Additionally, the compiler does retain the type information about the parameters on a method call, which you can retrieve via reflection.

This guide is the best I've found on the subject.

2
votes

I've encountered with type erasure in Android. In production we use gradle with minify option. After minification I've got fatal exception.
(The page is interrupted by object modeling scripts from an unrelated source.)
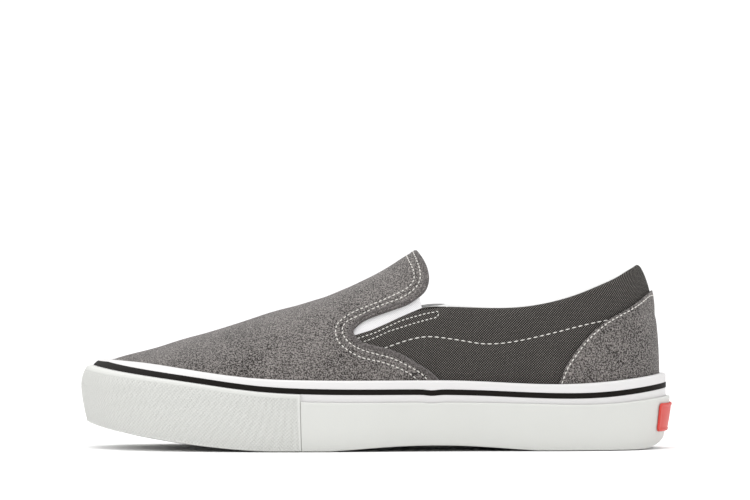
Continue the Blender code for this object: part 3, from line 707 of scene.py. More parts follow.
def collarShape(points, rows):
    # How far the canvas swells out and the lining swells in at each point.
    p = upperParts
    x = points[..., 0]
    padded = smoothStep(x, along(p["padStart"]), along(p["padFull"]))
    depth = rows - points[..., 2]
    reach = np.maximum(rows - stitchHeight(x), p["leastReach"])
    swell = np.sin(math.pi * np.clip(depth / reach, 0, 1) ** 0.6) * padded
    waves = np.sin(x * p["puckerWaves"] + 2.2 * np.sin(x * p["puckerDrift"]))
    trough = p["stitchTrough"] * np.exp(-((depth - reach) / p["troughWidth"]) ** 2)
    trough = trough * smoothStep(x, p["troughFront"], p["troughFront"] + 0.008)
    rolled = np.clip(1 - depth / p["rimReach"], 0, 1) * (depth >= -1e-6) * padded
    rolled = p["rimRound"] * (1 - np.sqrt(1 - rolled ** 2))
    inward = np.sin(math.pi * np.clip(depth / shoe["padHeight"], 0, 1) ** 0.6) * padded
    out = shoe["padBulge"] * swell + p["puckers"] * waves * swell - trough - rolled
    return out, shoe["padding"] * inward - rolled


def inMetres(line):
    return [(x / 1000, z / 1000) for x, z in line]


# What the cutters take away, drawn in the side view and closed above the shoe
above = 0.126
throat = inMetres(tongueEdge + quarterEdge) + [
    (0.0414, 0.0701), (0.0414, above), (-0.0098, above)]
behindVamp = inMetres(tongueEdge + wingEdge[1:]) + [
    (0.1445, 0.0291), (0.1445, above), (0.0201, above)]
aheadOfCounter = inMetres(counterEdge) + [(0.1503, above), (0.0, above), (0.0, 0.0271)]


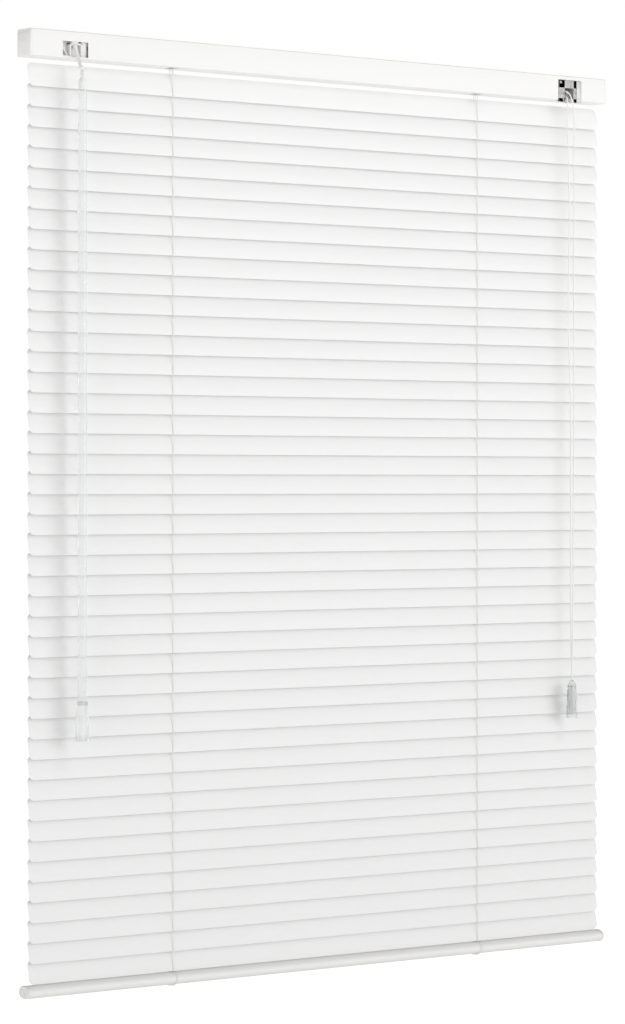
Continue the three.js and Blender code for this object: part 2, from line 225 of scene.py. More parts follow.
class Finish(Graph):
    """A material. surface() sets its shader: links for what varies, plain numbers for the rest."""

    def __init__(self, name):
        self.material = bpy.data.materials.new(name)
        self.material.use_nodes = True
        super().__init__(self.material.node_tree)
        self.tree.nodes.clear()
        self.place = self.node("ShaderNodeTexCoord", output="Object")

    def noise(self, scale, detail=2.0, stretch=(1, 1, 1), roughness=0.5):
        """Smooth noise from 0 to 1. scale is in lumps for each metre."""
        scaled = self.node("ShaderNodeMapping", None, {"Vector": self.place, "Scale": stretch})
        sockets = {"Vector": scaled, "Scale": scale, "Detail": detail, "Roughness": roughness}
        return self.node("ShaderNodeTexNoise", None, sockets)

    def blend(self, factor, first, second):
        """A colour between two, each four numbers."""
        return self.node("ShaderNodeMix", {"data_type": "RGBA"}, {0: factor, 6: first, 7: second}, 2)

    def bump(self, height, depth, strength=1.0):
        """A surface relief. depth is the height of a full step, in metres."""
        sockets = {"Height": height, "Distance": depth, "Strength": strength}
        return self.node("ShaderNodeBump", None, sockets)

    def surface(self, **sockets):
        """Ends the tree. A socket's name has _ for each space."""
        named = {name.replace("_", " "): value for name, value in sockets.items()}
        shader = self.node("ShaderNodeBsdfPrincipled", None, named)
        self.node("ShaderNodeOutputMaterial", None, {"Surface": shader})
        return self.material


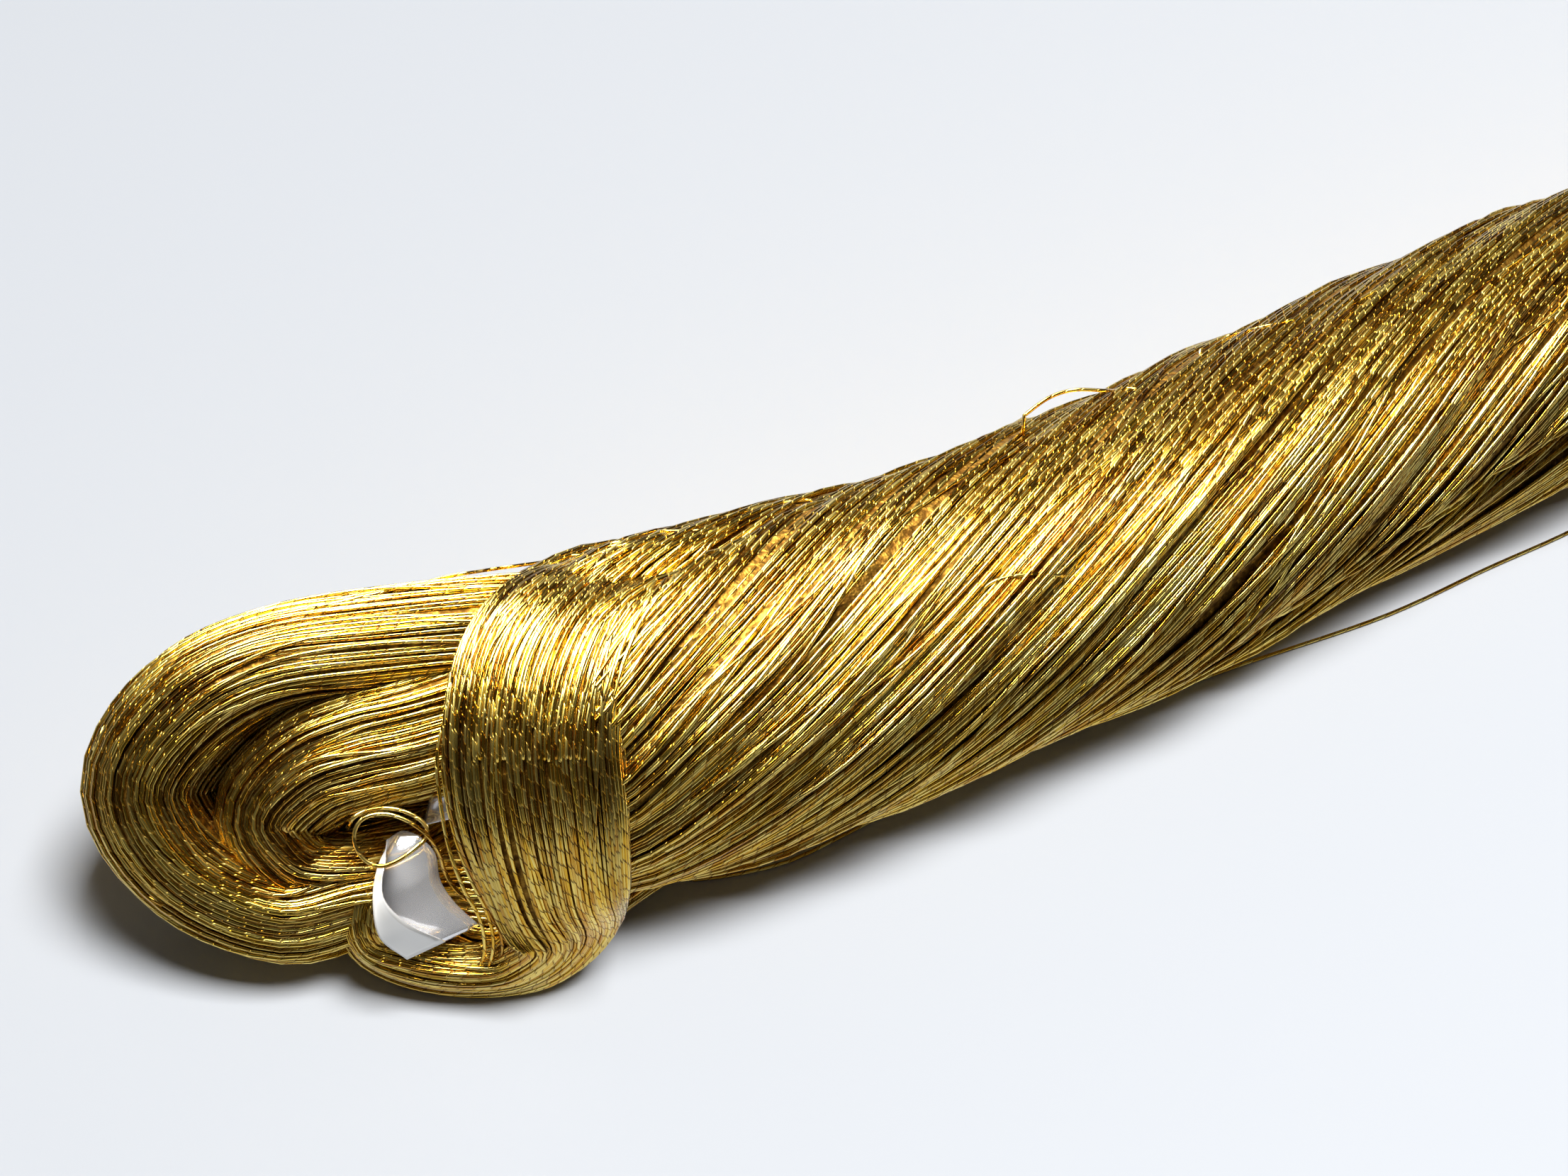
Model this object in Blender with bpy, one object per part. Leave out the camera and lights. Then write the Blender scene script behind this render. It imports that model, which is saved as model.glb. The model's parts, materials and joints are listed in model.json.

I've made simple function to show inheritance chain of my object:

public static void printSuperclasses(Class clazz) {
    Type superClass = clazz.getGenericSuperclass();

    Log.d("Reflection", "this class: " + (clazz == null ? "null" : clazz.getName()));
    Log.d("Reflection", "superClass: " + (superClass == null ? "null" : superClass.toString()));

    while (superClass != null && clazz != null) {
        clazz = clazz.getSuperclass();
        superClass = clazz.getGenericSuperclass();

        Log.d("Reflection", "this class: " + (clazz == null ? "null" : clazz.getName()));
        Log.d("Reflection", "superClass: " + (superClass == null ? "null" : superClass.toString()));
    }
}

And there is two results of this function:

Not minified code:

D/Reflection: this class: com.example.App.UsersList
D/Reflection: superClass: com.example.App.SortedListWrapper<com.example.App.Models.User>

D/Reflection: this class: com.example.App.SortedListWrapper
D/Reflection: superClass: android.support.v7.util.SortedList$Callback<T>

D/Reflection: this class: android.support.v7.util.SortedList$Callback
D/Reflection: superClass: class java.lang.Object

D/Reflection: this class: java.lang.Object
D/Reflection: superClass: null

Minified code:

D/Reflection: this class: com.example.App.UsersList
D/Reflection: superClass: class com.example.App.SortedListWrapper

D/Reflection: this class: com.example.App.SortedListWrapper
D/Reflection: superClass: class android.support.v7.g.e

D/Reflection: this class: android.support.v7.g.e
D/Reflection: superClass: class java.lang.Object

D/Reflection: this class: java.lang.Object
D/Reflection: superClass: null

So, in minified code actual parametrized classes are replaced with raw classes types without any type information. As a solution for my project i removed all reflection calls and replced them with explicit params types passed in function arguments.